By Julijana Capone

(From L-R) iansucks are Ian Ellis, Adam Nikkel, Emma Mayer, and Kelly Beaton.
Photo: Supplied by band
WINNIPEG — Bedroom-pop outfit iansucks is the kind of band that likes to revel in its despair.
And truth be told, finding the fun in misery can make for pretty good music. iansucks’ sophomore outing, Don’t Give in to the Bad Feelings, is built on awkward energy, lo-fi quirkiness and spurts of synth-y exploration (hear: “Secret Tunnel I”), while navel-gazing on a gamut of unpleasant feelings.
“It was three years worth of bad feelings,” says Emma Mayer (also of Figure).
“Relationship things, political things” adds Ian Ellis (of Hut Hut and Animal Teeth), also the band’s jokey namesake. “Just about everything, really.”
Mayer and Ellis, both admittedly shy performers, have shared songwriting and vocal duties for the project since they started collaborating a few years ago, though Mayer sings most songs live. “She’s a lot better of an actual, real life player than I am,” Ellis says.
The band’s formation was by all accounts an accident, conceived as Ellis’ low-key personal project without much intention of taking it out of the bedroom. Enter Mayer, who came on board to contribute vocals and play violin, and the duo’s aptly titled 2014 debut, Boring Stuff Go Away, soon followed.
iansucks has since expanded to include Kelly Beaton (Les Jupes, All of Your Friends) and Adam Nikkel (Animal Teeth), and the group says there are future plans to tour out West. “We weren’t really planning on growing so much, but things just keep happening,” says Ellis.
Much of that may be attributed to their latest album, Don’t Give in to the Bad Feelings. Along with its sad/funny tunes about relatable disappointments, some of the more amusing lyrical content on the record feels as if pulled from the inexplicable thoughts derived in dreams, particularly in Ellis’ case.
“In the winter, I get shut in…I get really insular and stuck in my own head,” he says.
Case in point: the song “Person Box,” in which Ellis muses about living in a street level apartment and the many outside interferences. “There was a furnace that would smack, people upstairs that were always screaming at each other, and I always felt like people were looking in at me from the windows,” he says. “People would walk by and stare at me. I just felt like the world was really loud outside, and it was disturbing my nice sadness.”
Elsewhere, “Boring Showers” finds Ellis singing about his history of concussions and cartwheels mixing up his “brain juice,” while “Clo” takes cues from warped videogame-inspired tunes. “Bedtime,” on the other hand, is the drowsy pop interpretation of falling weightless through the air.
“I like to play with synths and I don’t like when an album sounds the same,” Ellis explains. “I wanted to play around to find something interesting or something where the songs had their own personality.”
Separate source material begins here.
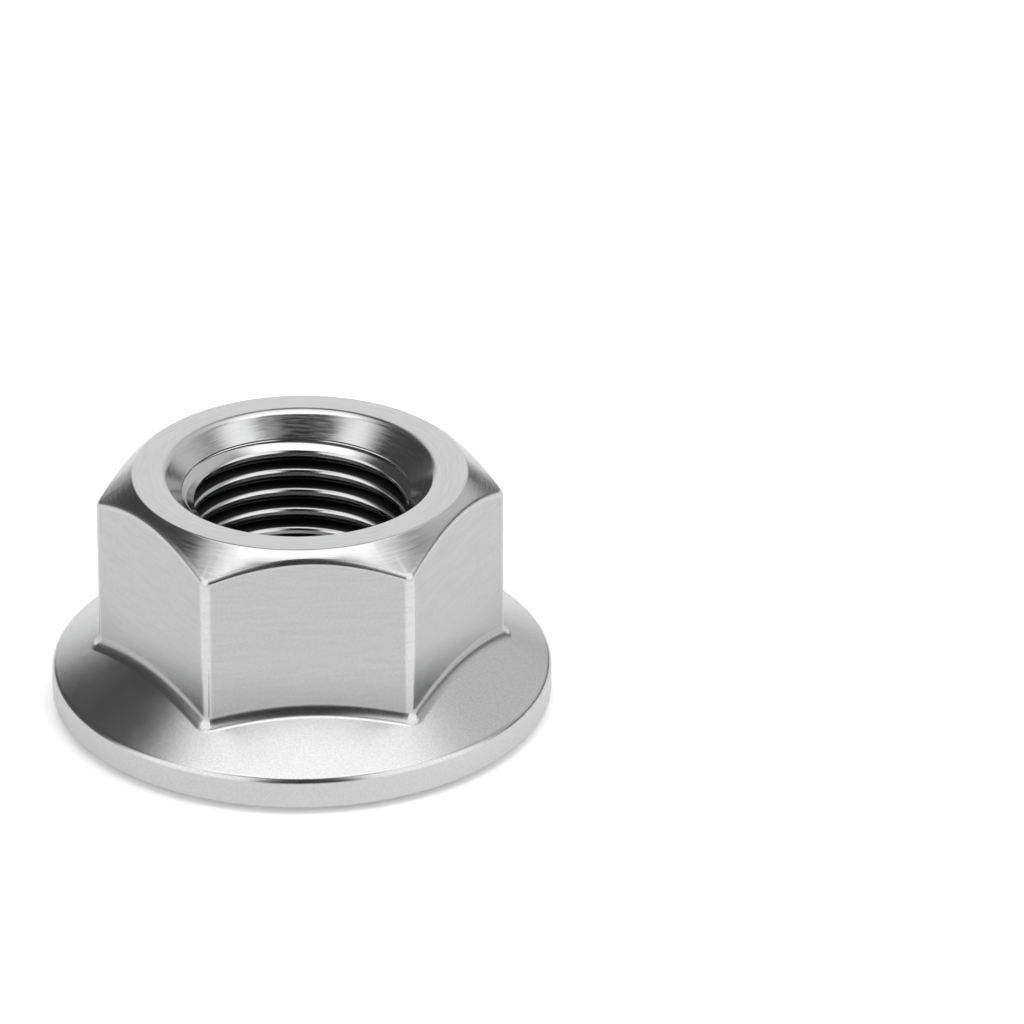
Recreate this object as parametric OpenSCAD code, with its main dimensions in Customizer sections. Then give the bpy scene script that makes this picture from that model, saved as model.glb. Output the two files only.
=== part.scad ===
// Hexagon nut with a fixed flange and curved serrations on the bearing face.
// The nut stands on its bearing face, with its axis on Z and two corners on X.

/* [Hexagon] */
// Width across the flats, mm
across_flats = 24; // [23:0.1:25]
// Rounding of the six upright edges, mm
corner_r = 0.64; // [0.1:0.02:1.5]
// Height of the whole nut, mm
nut_h = 16.95; // [14:0.05:20]
// Diameter of the flat ring on top, mm
top_flat_d = 22.6; // [20.5:0.1:23]
// Slope of the chamfer that falls from the flat ring to the corners, degrees
chamfer_deg = 38.5; // [20:0.5:45]

/* [Flange] */
// Diameter of the flange, mm
flange_d = 34; // [33:0.1:38]
// Height at which the rim wall and the cone on the flange would meet, mm
rim_h = 2.56; // [2:0.02:4]
// Slope of the cone that rises from the rim to the hexagon, degrees
cone_deg = 27.5; // [15:0.5:35]
// Rounding of the rim's upper edge, mm
rim_top_r = 0.55; // [0.2:0.01:0.7]
// Rounding of the rim's lower edge, mm
rim_low_r = 0.3; // [0.1:0.01:0.5]
// Width of the bevel between the bearing face and the rim, mm
bevel_w = 1.1; // [0.8:0.05:1.3]
// Slope of that bevel, degrees
bevel_deg = 24.4; // [15:0.2:30]

/* [Thread] */
// Nominal diameter of the thread, mm
thread_d = 16; // [14:0.5:17]
// Pitch of the thread, mm
thread_pitch = 1.5; // [1:0.25:2]
// Diameter of both countersinks at their faces, mm
sink_d = 18.4; // [17.5:0.1:20]
// Slope of the countersinks, degrees from the axis
sink_deg = 45; // [30:1:60]

/* [Serrations] */
// Number of teeth round the bearing face
tooth_count = 24; // [18:1:30]
// Inner diameter of the ring of teeth, mm
tooth_inner_d = 24.6; // [22:0.1:26]
// Depth of the valleys where they reach the bevel, mm
tooth_depth = 0.25; // [0.1:0.01:0.35]
// Radius of the curve that each tooth follows, mm
tooth_curve_r = 4.25; // [4:0.05:5]
// Width of the flat crest of a tooth, mm
crest_w = 0.12; // [0.1:0.01:0.2]
// Slope of the steep side of a tooth, degrees
tooth_back_deg = 20; // [15:1:45]

/* [Hidden] */
$fn = 144;
flange_r = flange_d / 2;
flat_r = across_flats / 2;
corner_at = (flat_r - corner_r) / cos(30);
outside_r = flange_r + 1;
hexagon_foot = rim_h / 2;
// One radial thread depth below the nominal radius, for a 60 degree thread
bore_r = (thread_d - 1.0825 * thread_pitch) / 2;
sink_h = (sink_d / 2 - bore_r) / tan(sink_deg);
through = 1;
// A rounding's circle stands this far over the lines that it blends
overlap = 0.0003;
// The bevel starts at the bearing face, and the rim's two roundings touch its straight wall
bevel_r = flange_r - bevel_w;
rim_low_z = rim_low_r / cos(bevel_deg) + (bevel_w - rim_low_r) * tan(bevel_deg);
rim_top_z = rim_h - rim_top_r * tan((90 - cone_deg) / 2);
cone_top_z = rim_h + flange_r * tan(cone_deg);
// A tooth's flank falls from its crest, an arc about a centre near the rim, to the next tooth's valley
tooth_step = 360 / tooth_count;
tooth_centre_r = tooth_inner_d / 2 + tooth_curve_r;
valley_end_r = bevel_r + tooth_depth / tan(bevel_deg);
valley_curve_r = tooth_curve_r + crest_w + tooth_depth / tan(tooth_back_deg);
valley_end_deg = acos((pow(tooth_centre_r, 2) + pow(valley_end_r, 2) - pow(valley_curve_r, 2))
    / (2 * tooth_centre_r * valley_end_r));
valley_to_centre = norm([
    valley_end_r * cos(tooth_step - valley_end_deg) - tooth_centre_r,
    valley_end_r * sin(tooth_step - valley_end_deg)
]);
flank_slope = tooth_depth / (tooth_curve_r - valley_to_centre);
tooth_lift = 0.005;
tooth_reach = 1;

// Hexagon seen from above, with rounded corners
module hexagon_outline() {
    polygon([for (i = [0:5], side = [-1, 1])
        corner_at * [cos(60 * i), sin(60 * i)]
            + corner_r * [cos(60 * i + 30 * side), sin(60 * i + 30 * side)]]);
    for (i = [0:5])
        rotate(60 * i) translate([corner_at, 0]) circle(corner_r + overlap);
}

// Hexagon with the chamfer turned on its top
module hexagon() {
    intersection() {
        translate([0, 0, hexagon_foot]) linear_extrude(nut_h - hexagon_foot) hexagon_outline();
        rotate_extrude() polygon([
            [0, 0],
            [outside_r, 0],
            [outside_r, nut_h - (outside_r - top_flat_d / 2) * tan(chamfer_deg)],
            [top_flat_d / 2, nut_h],
            [0, nut_h]
        ]);
    }
}

// Half section of the flange: bevel, rounded rim and cone
module flange_section() {
    polygon([
        [0, 0],
        [bevel_r, 0],
        [flange_r - rim_low_r + rim_low_r * sin(bevel_deg), rim_low_z - rim_low_r * cos(bevel_deg)],
        [flange_r, rim_low_z],
        [flange_r, rim_top_z],
        [flange_r - rim_top_r + rim_top_r * sin(cone_deg), rim_top_z + rim_top_r * cos(cone_deg)],
        [flat_r / 2, cone_top_z - flat_r / 2 * tan(cone_deg)],
        [0, cone_top_z - flat_r / 2 * tan(cone_deg)]
    ]);
    translate([flange_r - rim_low_r, rim_low_z]) circle(rim_low_r + overlap);
    translate([flange_r - rim_top_r, rim_top_z]) circle(rim_top_r + overlap);
}

// Bore at the thread's inner diameter, with a countersink at each end
module bore() {
    translate([0, 0, -through]) cylinder(h = nut_h + 2 * through, r = bore_r);
    for (top = [0, 1])
        translate([0, 0, top * nut_h]) mirror([0, 0, top])
            rotate_extrude() polygon([
                [0, -through],
                [sink_d / 2 + through * tan(sink_deg), -through],
                [bore_r, sink_h],
                [0, sink_h]
            ]);
}

// Shallow cone that opens at the bearing face, inside the crest's arc
module flank_cone() {
    rotate_extrude() polygon([
        [0, tooth_curve_r * flank_slope],
        [tooth_curve_r + tooth_lift / flank_slope, -tooth_lift],
        [tooth_curve_r + tooth_lift / flank_slope, -tooth_reach],
        [0, -tooth_reach]
    ]);
}

// Room of the next tooth, with the slope of its steep side
module next_tooth() {
    rotate_extrude() polygon([
        [0, tooth_reach],
        [tooth_curve_r + crest_w + tooth_reach / tan(tooth_back_deg), tooth_reach],
        [tooth_curve_r + crest_w - tooth_lift / tan(tooth_back_deg), -tooth_lift],
        [tooth_curve_r + crest_w - tooth_lift / tan(tooth_back_deg), -2 * tooth_reach],
        [0, -2 * tooth_reach]
    ]);
}

// Material that is pressed away between two crests
module valley() {
    difference() {
        translate([tooth_centre_r, 0]) flank_cone();
        rotate(-tooth_step) translate([tooth_centre_r, 0]) next_tooth();
    }
}

module flange_nut() {
    color([0.78, 0.78, 0.79])
    difference() {
        union() {
            rotate_extrude() flange_section();
            hexagon();
        }
        bore();
        for (i = [0:tooth_count - 1])
            rotate(tooth_step * i) valley();
    }
}

flange_nut();
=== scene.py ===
import math

import bmesh
import bpy
from mathutils import Matrix, Vector


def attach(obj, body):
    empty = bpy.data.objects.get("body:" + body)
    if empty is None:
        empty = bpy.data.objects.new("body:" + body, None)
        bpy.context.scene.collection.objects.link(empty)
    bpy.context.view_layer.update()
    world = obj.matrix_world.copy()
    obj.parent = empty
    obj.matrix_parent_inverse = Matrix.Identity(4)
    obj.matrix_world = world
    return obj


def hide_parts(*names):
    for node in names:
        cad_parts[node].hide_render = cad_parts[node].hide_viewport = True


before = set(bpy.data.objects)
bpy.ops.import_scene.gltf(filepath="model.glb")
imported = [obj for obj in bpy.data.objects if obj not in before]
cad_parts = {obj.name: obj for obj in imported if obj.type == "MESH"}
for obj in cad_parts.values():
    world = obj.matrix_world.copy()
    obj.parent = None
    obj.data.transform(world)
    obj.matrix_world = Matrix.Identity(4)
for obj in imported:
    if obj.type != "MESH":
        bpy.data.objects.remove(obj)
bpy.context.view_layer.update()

mm = 0.001

# small helpers

weld = 0.0005 * mm  # points nearer than this are one
near = 0.1 * mm  # an edge this near its place is taken as there
spare = mm  # tools reach this far out of the nut


def deselectAll():
    if bpy.context.mode != "OBJECT":
        bpy.ops.object.mode_set(mode="OBJECT")
    bpy.ops.object.select_all(action="DESELECT")


def makeActive(piece):
    deselectAll()
    piece.select_set(True)
    bpy.context.view_layer.objects.active = piece


def openMesh(piece):
    makeActive(piece)
    bpy.ops.object.mode_set(mode="EDIT")
    bpy.ops.mesh.select_mode(type="EDGE")
    bpy.ops.mesh.select_all(action="DESELECT")


def closeMesh():
    bpy.ops.object.mode_set(mode="OBJECT")


def moveMesh(piece, matrix):
    piece.data.transform(matrix)


def weldAll(distance):
    bpy.ops.mesh.select_all(action="SELECT")
    bpy.ops.mesh.remove_doubles(threshold=distance)


def pickEdges(piece, wanted):
    mesh = bmesh.from_edit_mesh(piece.data)
    count = 0
    for edge in mesh.edges:
        if len(edge.link_faces) == 2 and wanted(edge):
            edge.select_set(True)
            count += 1
    mesh.select_flush_mode()
    bmesh.update_edit_mesh(piece.data)
    return count


def endRadii(edge):
    return [math.hypot(vert.co.x, vert.co.y) for vert in edge.verts]


def endHeights(edge):
    return [vert.co.z for vert in edge.verts]


def tanOf(degrees):
    return math.tan(math.radians(degrees))


def arcPoints(centre, radius, startDeg, endDeg, steps):
    points = []
    for i in range(steps + 1):
        a = math.radians(startDeg + (endDeg - startDeg) * i / steps)
        points.append((centre[0] + radius * math.cos(a), centre[1] + radius * math.sin(a)))
    return points


def drawOutline(name, outline):
    # one vertex, drawn out point by point through the half section
    bpy.ops.mesh.primitive_plane_add(size=mm)
    piece = bpy.context.object
    piece.name = name
    bpy.ops.object.mode_set(mode="EDIT")
    bpy.ops.mesh.select_mode(type="VERT")
    bpy.ops.mesh.merge(type="CENTER")
    bpy.ops.transform.translate(value=(outline[0][0], 0, outline[0][1]))
    for here, there in zip(outline, outline[1:]):
        step = (there[0] - here[0], 0, there[1] - here[1])
        bpy.ops.mesh.extrude_region_move(TRANSFORM_OT_translate={"value": step})
    return piece


def spunSolid(name, outline, steps):
    deselectAll()
    piece = drawOutline(name, outline)
    bpy.ops.mesh.select_all(action="SELECT")
    bpy.ops.mesh.spin(steps=steps, angle=2 * math.pi, center=(0, 0, 0), axis=(0, 0, 1))
    weldAll(weld)
    bpy.ops.mesh.normals_make_consistent(inside=False)
    closeMesh()
    return piece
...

And the band certainly achieves that. The sonic and emotional arc of the album goes in many directions of casual despair—sadness, fatigue, ennui, and so on—with the exception of the sad-words-happy-vibes track “Spring,” written by Mayer.
As for other enjoyable downers, “Too Hard” and “Crying” are Mayer’s personal accounts of previous disappointments. “I think I had a letdown in a potential relationship that turned out to be nothing,” she says. “I was very sad, and everything felt very hard.”
“We’re always trying to be happier and always falling short,” Ellis says with a laugh.
Iansucks performs on March 2nd at the Handsome Daughter in Winnipeg.